Preparing the next generation of talent 

A huge part of collaborating with communities, said Cantor, is working with local school districts to make sure students are being prepared for college; the access conversation starts in elementary school. Dr. Jennifer Tuten, a professor of literacy education, runs the Youth Educator Program, in which Hunter faculty and education students partner with public schools in East Harlem to lead workshops and early-college courses for high schoolers.  

The school of education also partners with area schools by embedding residents into partner schools to serve as full-time co-teachers.
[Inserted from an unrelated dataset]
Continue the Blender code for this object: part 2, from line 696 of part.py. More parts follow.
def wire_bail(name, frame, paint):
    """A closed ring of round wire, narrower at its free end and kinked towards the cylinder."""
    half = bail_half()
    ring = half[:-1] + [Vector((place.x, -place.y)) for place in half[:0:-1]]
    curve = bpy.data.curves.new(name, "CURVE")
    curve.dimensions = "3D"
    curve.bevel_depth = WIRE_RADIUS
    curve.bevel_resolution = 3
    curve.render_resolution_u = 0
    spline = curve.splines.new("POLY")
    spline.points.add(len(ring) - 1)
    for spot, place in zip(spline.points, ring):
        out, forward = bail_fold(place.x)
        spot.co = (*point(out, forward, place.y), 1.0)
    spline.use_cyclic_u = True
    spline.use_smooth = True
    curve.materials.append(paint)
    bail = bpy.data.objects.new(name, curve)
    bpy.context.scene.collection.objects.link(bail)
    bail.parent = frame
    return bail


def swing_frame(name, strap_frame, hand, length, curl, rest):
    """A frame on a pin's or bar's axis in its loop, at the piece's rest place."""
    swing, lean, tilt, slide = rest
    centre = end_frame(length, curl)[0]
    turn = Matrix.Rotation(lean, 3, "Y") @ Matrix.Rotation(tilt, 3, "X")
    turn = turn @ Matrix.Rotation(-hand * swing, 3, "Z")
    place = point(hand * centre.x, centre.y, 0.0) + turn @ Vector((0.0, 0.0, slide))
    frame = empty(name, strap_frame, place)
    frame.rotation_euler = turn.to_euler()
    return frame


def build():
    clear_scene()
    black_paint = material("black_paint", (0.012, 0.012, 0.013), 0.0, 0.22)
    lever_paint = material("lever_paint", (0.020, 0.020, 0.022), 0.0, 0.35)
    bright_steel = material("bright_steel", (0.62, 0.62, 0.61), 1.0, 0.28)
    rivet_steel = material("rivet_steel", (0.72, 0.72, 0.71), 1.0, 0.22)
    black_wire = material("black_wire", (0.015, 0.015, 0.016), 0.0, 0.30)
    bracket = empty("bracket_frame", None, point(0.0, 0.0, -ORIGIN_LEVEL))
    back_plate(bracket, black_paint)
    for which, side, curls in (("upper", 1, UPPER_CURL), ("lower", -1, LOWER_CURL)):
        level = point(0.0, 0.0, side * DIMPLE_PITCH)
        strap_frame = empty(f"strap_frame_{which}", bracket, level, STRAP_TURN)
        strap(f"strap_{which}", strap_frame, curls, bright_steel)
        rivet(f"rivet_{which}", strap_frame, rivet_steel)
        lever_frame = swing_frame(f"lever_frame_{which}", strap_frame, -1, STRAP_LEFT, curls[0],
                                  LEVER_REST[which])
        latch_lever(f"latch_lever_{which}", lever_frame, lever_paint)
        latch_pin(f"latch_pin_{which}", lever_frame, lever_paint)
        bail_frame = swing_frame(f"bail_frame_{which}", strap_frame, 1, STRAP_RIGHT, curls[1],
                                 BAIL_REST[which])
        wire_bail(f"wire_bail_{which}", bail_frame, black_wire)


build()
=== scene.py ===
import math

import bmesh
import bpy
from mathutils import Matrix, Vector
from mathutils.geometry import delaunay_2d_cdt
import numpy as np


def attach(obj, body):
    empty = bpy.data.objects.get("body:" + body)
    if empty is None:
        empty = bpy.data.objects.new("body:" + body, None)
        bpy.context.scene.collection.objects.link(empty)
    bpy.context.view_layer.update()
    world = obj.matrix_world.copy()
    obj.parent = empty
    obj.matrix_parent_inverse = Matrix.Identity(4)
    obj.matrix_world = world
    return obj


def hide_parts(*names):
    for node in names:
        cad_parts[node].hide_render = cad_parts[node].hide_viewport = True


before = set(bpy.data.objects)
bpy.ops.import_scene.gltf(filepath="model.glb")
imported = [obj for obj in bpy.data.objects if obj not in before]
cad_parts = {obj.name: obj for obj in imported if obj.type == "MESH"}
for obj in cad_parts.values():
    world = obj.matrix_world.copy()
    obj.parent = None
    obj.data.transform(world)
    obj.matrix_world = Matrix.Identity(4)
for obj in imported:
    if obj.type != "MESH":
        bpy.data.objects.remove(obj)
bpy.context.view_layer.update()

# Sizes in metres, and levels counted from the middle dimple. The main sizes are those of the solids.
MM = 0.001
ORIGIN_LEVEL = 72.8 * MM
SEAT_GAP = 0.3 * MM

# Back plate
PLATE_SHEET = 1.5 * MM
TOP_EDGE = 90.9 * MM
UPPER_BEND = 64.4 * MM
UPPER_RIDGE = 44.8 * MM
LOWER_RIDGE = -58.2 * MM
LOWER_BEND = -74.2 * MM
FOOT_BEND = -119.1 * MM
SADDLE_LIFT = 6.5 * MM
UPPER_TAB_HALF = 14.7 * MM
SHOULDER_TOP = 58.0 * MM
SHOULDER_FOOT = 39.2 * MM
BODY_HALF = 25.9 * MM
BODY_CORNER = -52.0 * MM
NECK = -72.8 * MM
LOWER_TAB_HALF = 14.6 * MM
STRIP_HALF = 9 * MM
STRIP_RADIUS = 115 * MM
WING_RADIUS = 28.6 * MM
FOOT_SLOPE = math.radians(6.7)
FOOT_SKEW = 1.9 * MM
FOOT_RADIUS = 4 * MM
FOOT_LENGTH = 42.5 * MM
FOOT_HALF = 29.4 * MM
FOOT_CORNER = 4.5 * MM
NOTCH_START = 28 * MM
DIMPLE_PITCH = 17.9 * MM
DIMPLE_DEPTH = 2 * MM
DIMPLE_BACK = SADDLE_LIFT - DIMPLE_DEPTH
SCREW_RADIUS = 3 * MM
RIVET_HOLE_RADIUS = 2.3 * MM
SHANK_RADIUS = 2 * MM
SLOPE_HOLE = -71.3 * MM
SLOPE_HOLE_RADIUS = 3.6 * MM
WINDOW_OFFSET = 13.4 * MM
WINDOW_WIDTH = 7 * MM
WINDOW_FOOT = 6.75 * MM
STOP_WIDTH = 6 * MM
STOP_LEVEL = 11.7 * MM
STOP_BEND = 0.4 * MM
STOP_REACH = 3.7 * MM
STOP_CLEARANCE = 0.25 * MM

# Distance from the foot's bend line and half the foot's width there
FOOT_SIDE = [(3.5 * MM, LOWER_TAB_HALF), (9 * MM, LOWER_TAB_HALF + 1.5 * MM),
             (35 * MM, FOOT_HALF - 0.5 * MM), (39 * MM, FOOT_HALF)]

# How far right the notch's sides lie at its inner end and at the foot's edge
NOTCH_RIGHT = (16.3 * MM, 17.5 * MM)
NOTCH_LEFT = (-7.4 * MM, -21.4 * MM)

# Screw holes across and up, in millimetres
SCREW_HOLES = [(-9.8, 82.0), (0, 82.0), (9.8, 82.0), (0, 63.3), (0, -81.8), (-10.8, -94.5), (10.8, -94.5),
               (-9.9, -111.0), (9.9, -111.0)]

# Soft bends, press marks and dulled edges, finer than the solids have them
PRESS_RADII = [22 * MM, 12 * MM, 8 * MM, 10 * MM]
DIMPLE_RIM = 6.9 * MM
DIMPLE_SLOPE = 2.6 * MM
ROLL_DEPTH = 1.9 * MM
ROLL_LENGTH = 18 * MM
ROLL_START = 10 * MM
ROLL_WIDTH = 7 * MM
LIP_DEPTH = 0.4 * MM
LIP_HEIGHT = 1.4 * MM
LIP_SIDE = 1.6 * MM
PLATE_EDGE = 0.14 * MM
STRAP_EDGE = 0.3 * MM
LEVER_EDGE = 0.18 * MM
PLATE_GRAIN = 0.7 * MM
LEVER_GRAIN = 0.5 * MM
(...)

The residents earn a subsidized master’s degree through the program, which has a 100% job placement rate, further supporting schools by ensuring educators have direct experience working in the communities before they come on to lead a classroom. 

“We need to all be out there, so we need to complete a seamless pathway that’s not just to go out to the community to recruit students who you think already can be admitted, but to engage with [the] K-12 [sector] in the kinds of recruiting [and] counseling” that will help students be college-ready, Cantor said, adding that dual-enrollment is also a huge piece of the puzzle of working with local schools to prepare students for success. 

“We have to really understand that the next generation ... needs to have access to the right preparatory work,” she said. “We are so obsessed with selectivity ... that we’re not as obsessed with cultivating talent. The mindset of selectivity works against wealth equity.”